Please see here for a briefing paper including snapshots of all our specs as well as an updated use case paper. This paper was presented at the end of April at the Internet2 Spring Members meeting. This is a great snapshot of Project Moonshot at the end of last month.

Moonshot at Internet2

April 28th, 2010 by hartmans

Monday morning, Project Moonshot was presented to the US networking research community at the Internet2 spring members meeting. Our presentation was well received. We presented an updating briefing paper as well as much of the same material presented earlier at IETF. We’re moving forward to the planning phase for our standardization and implementation efforts. If you would be interested in getting involved in this exciting federated authentication project, please let us know.

Debconf 10 Enterprise Track

April 28th, 2010 by hartmans

I’ve been asked by the Debconf 10 talks team to coordinate a Debian Enterprise track at the upcoming Debconf 10 conference. I’m really excited about this, and I could use your help. From my standpoint, this all started with a BOF proposal looking at better coordination and what is missing in Debian enterprise integration. The track will also include talks and other events on what exciting things are happening with Debian in the enterprise. I need your help in the form of suggestions for talks, panels and the like (especially if you would be willing to give the talk or coordinate an activity). We’re under a fairly tight deadline; ideally proposals would be in by May 1, but if they are not, it’s still definitely worth discussing with me. From my standpoint, topics include:

  • Managing groups of machines together
  • Working with Active Directory
  • Open source answers to the use cases of Active Directory if you aren’t a Windows shop
  • Responses especially in the form of working code or ideas for getting there to my concerns about how we’re letting Microsoft drive the evolution in the enterprise
  • Federated authentication, authorization and personalization
  • Integrating with asset tracking, ERP, and other enterprise processes and how Debian fits in.
  • Bringing enterprise players into the community as contributors to the project

Obviously, many other things could fit in and I’d be interested in your ideas as well.

Slides for Bar BOF

March 25th, 2010 by hartmans

Here is a pointer for slides for tonight’s bar bof. It’s likely that we will only be using the diagram slide.moonshot-ietf77-01

Two SASL mechanisms for Federated Authentication

March 25th, 2010 by hartmans

There are two other approaches that are likely to come up tonight; see this message for details. These mechanisms require significantly lower infrastructure than Moonshot, but do not provide all the benefits. One question is whether there is a continuum of use-cases depending on what level of investment in client changes are made.

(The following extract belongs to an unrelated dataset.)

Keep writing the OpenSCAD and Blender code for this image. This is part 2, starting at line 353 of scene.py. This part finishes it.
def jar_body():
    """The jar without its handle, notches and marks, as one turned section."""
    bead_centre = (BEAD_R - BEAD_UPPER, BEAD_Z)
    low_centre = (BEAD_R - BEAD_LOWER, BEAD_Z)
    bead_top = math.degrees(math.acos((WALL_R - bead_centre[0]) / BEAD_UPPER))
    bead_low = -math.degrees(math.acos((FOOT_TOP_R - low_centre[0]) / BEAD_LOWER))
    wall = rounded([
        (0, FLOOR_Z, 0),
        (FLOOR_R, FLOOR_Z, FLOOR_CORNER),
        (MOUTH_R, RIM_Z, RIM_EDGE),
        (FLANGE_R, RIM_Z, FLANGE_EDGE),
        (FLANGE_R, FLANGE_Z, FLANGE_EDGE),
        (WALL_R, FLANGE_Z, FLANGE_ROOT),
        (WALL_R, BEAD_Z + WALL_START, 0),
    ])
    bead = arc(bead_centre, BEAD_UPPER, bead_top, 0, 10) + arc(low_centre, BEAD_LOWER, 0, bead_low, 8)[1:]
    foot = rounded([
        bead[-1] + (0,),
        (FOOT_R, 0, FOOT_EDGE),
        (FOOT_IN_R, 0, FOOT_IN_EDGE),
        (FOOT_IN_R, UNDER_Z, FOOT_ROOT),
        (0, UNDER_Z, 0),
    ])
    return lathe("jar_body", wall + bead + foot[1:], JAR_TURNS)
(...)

Federated Authentication discussion tonight at 9 PM Pacific

March 25th, 2010 by hartmans

The federated authentication bar BOF will be held tonight at 9 PM US Pacific time in the Manhattan room at the IETF 77 meeting.. Here is information for participation.

Reading List

Remote Participation

  • Join our audio stream during the session
  • Join our jabber chat room at moonshot@conference.jabber.postel.org
  • Join our mailing list
  • Kerberos 1.8: Anonymous and the Cloud

    March 11th, 2010 by hartmans

    The Kerberos team recently released Kerberos 5 1.8. This is the first of a couple of posts talking about features in the new release and how they significantly enhance what you can do with Kerberos. Before I get to that though, I’d like to wax excited for a moment on the development process. There is much more of a community actively involved in the development process. As with the last release, MIT, Painless Security and PADL Software made contributions along with a number of others.. However the biggest change is the number of parties actively working with each other on designs, design reviews, testing and debugging. There was also a lot more real-time collaboration. It was great to see people from Sun, Debian and Redhat all actively bringing their prospectives to the discussion. My thanks to the Kerberos Consortium for pulling everyone together and for livening up the development process.

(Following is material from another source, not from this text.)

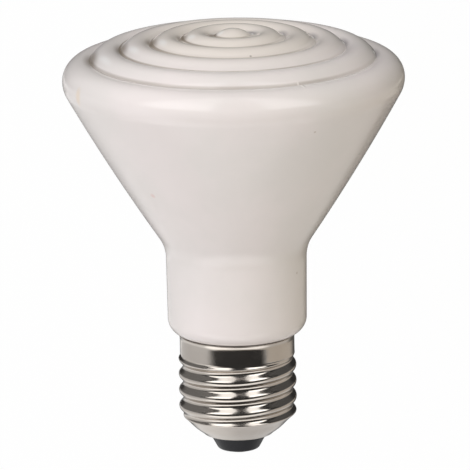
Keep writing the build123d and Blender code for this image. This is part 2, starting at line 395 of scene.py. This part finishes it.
# Marks in the glaze: place, turn about the axis, half widths, colour and strength
glaze_marks = [
    ((14.5, -29.3, 90.2), radians(-63.6), (2.3, 0.42, 1.2), srgb(250, 246, 242), 0.85),
    ((14.9, -29.1, 90.2), radians(-63.6), (1.9, 0.28, 0.9), srgb(150, 140, 130), 0.6),
    ((3.8, -16.9, 93.9), 0, (0.42, 0.42, 0.5), srgb(128, 118, 108), 0.8),
    ((-18.0, -18.6, 63.5), 0, (0.9, 0.9, 0.9), srgb(214, 176, 170), 0.5),
    ((-33.9, -16.4, 85.4), radians(-64), (1.6, 1.7, 2.9), srgb(228, 200, 160), 0.35),
    ((17.4, -31.2, 80.2), 0, (0.4, 0.4, 0.4), srgb(170, 150, 135), 0.5),
    ((13.3, -8.1, 42.9), 0, (0.4, 0.4, 0.4), srgb(165, 145, 130), 0.5),
]


def groove_shade_lines(g, colour, side, radius, top):
    """The glaze's colour with a thin painted shade line in each groove, fading out at the right and the back.
    """
    shade_line_fade = g.plus(g.ramp(side, -2.4, -0.5, 1.0, 0.7), g.ramp(side, 0.5, 1.25, 0.0, -0.62))
    shade_line_fade = g.times(shade_line_fade, g.ramp(side, -3.1, -2.1, 0.08, 1.0))
    for groove, edge, strength in zip(groove_radii, groove_edges, groove_strengths):
        inward = g.math("SUBTRACT", (groove + edge) * MM, radius)
        line = g.band(inward, -groove_line * MM, 0.0, groove_line_soft * MM)
        line = g.times(g.times(line, shade_line_fade), g.times(top, strength))
        # Paint the shade line into the glaze's colour
        colour = g.mix(line, colour, groove_shade_brown)
    return colour


def groove_end_light_and_shade(g, colour, where):
    """The glaze's colour with painted shade and a painted highlight at each groove's left end, and painted
    shade and a painted glint at its right end.
    """
    for k, groove in enumerate(groove_radii):
        floor_z = face_height(groove)
        hollow = hollow_angle - hollow_step * k
        glint = hollow - glint_lead + glint_step * k
        # Each row: painted shade at the left end, painted shade at the right end, a painted glint there, and a
        # painted highlight on the ring inside the left end
        painted_ends = [
            (left_shade_angle, groove, floor_z, (1.5 + 0.25 * k, 2.5 + 1.6 * k, 2.5), 0.1, 0.7, left_end_shade),
            (hollow, groove, floor_z, (1.7, 2.6 + 1.0 * k, 2.5), 0.1, 0.65, right_end_shade),
            (glint, groove - 0.2, floor_z, (0.4, 0.8 + 0.2 * k, 2.5), 0.3, 0.8, glint_white),
            (left_light_angle, groove - 1.7, floor_z + 0.8, (1.3, 1.4 + 1.2 * k, 2.5), 0.1, 0.5, left_end_light),
        ]
        for angle, r, height, sizes, inner, strength, shade in painted_ends:
            spot = (r * sin(angle), -r * cos(angle), height)
            painted_end = g.patch(where, spot, angle - pi / 2, sizes, inner)
            colour = g.mix(g.times(painted_end, strength), colour, shade)
    return colour


def glaze_material():
    material, shader = new_material("glazed_ceramic")
    g = Graph(material.node_tree)
    where = g.place()
    x, y, z = g.split(where)
    radius = g.math("SQRT", g.plus(g.times(x, x), g.times(y, y)))
    side = g.math("ARCTAN2", x, g.times(y, -1.0))
    top = g.ramp(z, (widest[1] + 2) * MM, (widest[1] + 3) * MM)
    cloud = g.noise(where, 45, 4)
    colour = g.mix(g.ramp(cloud, 0.35, 0.65), glaze_light, glaze_dark)
    warm = g.ramp(radius, warm_end[0] * MM, warm_end[1] * MM, warm_strength, 0.0)
    colour = g.mix(g.times(top, warm), colour, glaze_warm)
    # Painted shade lines in the grooves
    colour = groove_shade_lines(g, colour, side, radius, top)
    # Painted shade and painted highlights at the grooves' ends
    colour = groove_end_light_and_shade(g, colour, where)
    for spot, turn, sizes, shade, strength in glaze_marks:
        mark = g.patch(where, spot, turn, sizes)
        colour = g.mix(g.times(mark, strength), colour, shade)
    g.put(shader.inputs["Base Color"], colour)
    normal = g.bump(g.noise(where, 60, 2), 0.10, 0.0008)
    normal = g.bump(g.noise(where, 420, 2), 0.02, 0.0003, normal)
    g.put(shader.inputs["Normal"], normal)
    g.put(shader.inputs["Roughness"], g.ramp(cloud, 0.3, 0.7, 0.1, 0.16))
    shader.inputs["IOR"].default_value = 1.5
    return material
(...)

    Kerberos 1.8 testing releases are already available in Debian Squeeze and Ubuntu Lucid. I will be updating Debian to the final release soon, but everything discussed here should already work in both Debian and Ubuntu. I don’t know about the state of other distributions, although given how heavily Redhat was involved in the process, I’m sure they have 1.8 internally.

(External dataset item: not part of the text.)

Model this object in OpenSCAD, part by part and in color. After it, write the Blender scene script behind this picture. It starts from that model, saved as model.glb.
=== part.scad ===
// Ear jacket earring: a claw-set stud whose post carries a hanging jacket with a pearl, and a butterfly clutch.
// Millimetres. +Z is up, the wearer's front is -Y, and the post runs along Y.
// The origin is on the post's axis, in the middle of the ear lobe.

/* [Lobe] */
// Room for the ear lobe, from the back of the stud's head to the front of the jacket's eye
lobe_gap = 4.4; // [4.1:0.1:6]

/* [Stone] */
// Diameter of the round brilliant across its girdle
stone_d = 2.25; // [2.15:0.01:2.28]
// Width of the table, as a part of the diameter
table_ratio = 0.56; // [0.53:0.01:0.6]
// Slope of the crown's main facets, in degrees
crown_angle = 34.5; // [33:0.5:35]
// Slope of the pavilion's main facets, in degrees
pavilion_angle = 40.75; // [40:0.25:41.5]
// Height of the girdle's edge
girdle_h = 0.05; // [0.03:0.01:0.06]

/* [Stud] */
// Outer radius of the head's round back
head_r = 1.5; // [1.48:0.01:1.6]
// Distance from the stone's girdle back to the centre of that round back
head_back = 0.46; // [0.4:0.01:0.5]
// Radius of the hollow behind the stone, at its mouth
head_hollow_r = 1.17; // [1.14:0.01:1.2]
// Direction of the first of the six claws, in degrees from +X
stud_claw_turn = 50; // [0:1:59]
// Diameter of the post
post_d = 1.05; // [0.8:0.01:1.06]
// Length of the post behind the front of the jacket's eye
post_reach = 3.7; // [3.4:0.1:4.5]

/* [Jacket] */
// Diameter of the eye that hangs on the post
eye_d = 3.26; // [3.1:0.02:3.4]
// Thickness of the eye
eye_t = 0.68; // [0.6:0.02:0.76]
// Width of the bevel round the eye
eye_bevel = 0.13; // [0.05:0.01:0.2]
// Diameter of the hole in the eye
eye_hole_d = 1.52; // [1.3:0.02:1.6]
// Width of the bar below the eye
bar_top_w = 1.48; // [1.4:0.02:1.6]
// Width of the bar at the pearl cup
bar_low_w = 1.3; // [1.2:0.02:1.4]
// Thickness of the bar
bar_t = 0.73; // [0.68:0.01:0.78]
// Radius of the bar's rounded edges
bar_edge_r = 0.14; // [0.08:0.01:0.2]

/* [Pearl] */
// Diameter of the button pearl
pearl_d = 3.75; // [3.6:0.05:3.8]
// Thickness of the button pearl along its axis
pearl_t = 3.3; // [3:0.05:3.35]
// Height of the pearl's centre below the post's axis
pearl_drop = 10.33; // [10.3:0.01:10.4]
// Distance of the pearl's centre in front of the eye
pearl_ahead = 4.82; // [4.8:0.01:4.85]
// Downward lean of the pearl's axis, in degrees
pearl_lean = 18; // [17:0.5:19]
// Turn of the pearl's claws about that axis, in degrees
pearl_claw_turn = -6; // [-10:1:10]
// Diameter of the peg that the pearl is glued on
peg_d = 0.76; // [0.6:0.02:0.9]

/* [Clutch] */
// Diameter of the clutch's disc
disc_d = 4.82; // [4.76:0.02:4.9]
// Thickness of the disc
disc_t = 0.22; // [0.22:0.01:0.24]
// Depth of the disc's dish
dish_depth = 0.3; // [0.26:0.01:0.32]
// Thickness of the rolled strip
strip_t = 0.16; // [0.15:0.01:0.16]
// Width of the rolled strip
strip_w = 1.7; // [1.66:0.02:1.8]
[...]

    One of the frustrating problems with previous versions of Kerberos was the need to key hosts before they could run Kerberized services. An administrator needed to set up a keytab and securely get it on the machine. That creates problems for automated installs of services, virtual services in the cloud, and environments where people installing servers are not the same as those running the Kerberos realm. Kerberos 1.8 still requires servers be keyed, but the need for the administrator is removed. Anonymous Kerberos provides a way for a machine to authenticate to Kerberos without an existing account. That page shows how the Kerberos administration server can be configured to permit machines to create their own keytabs. Anonymous Kerberos does require pkinit be configured and that the client know the public key of the KDC. However it is easy to build the KDC public key into an auto installer image or place it onto a USB key.

    I think it would be really neat to build a Debian image for Amazon EC2 that would show how easy it is to boot a virtual machine, have it register itself with a Kerberos realm, use something like remctl to request a work load and then begin serving that work load. The work load could include both clients for distributed computation or even services provided to the world, all secured by Kerberos with automatic bootstrapping. I don’t know if I’ll have time to put this together, but if someone were interested in helping or paying for the work it would be much more likely to happen.

    I believe the links above are enough that you should be able to get Anonymous Kerberos working and minimally configured. If not, feel free to send questions; I’ll focus more on updating the public instructions than on providing individual help, but I’m definitely interested in making this easy to use.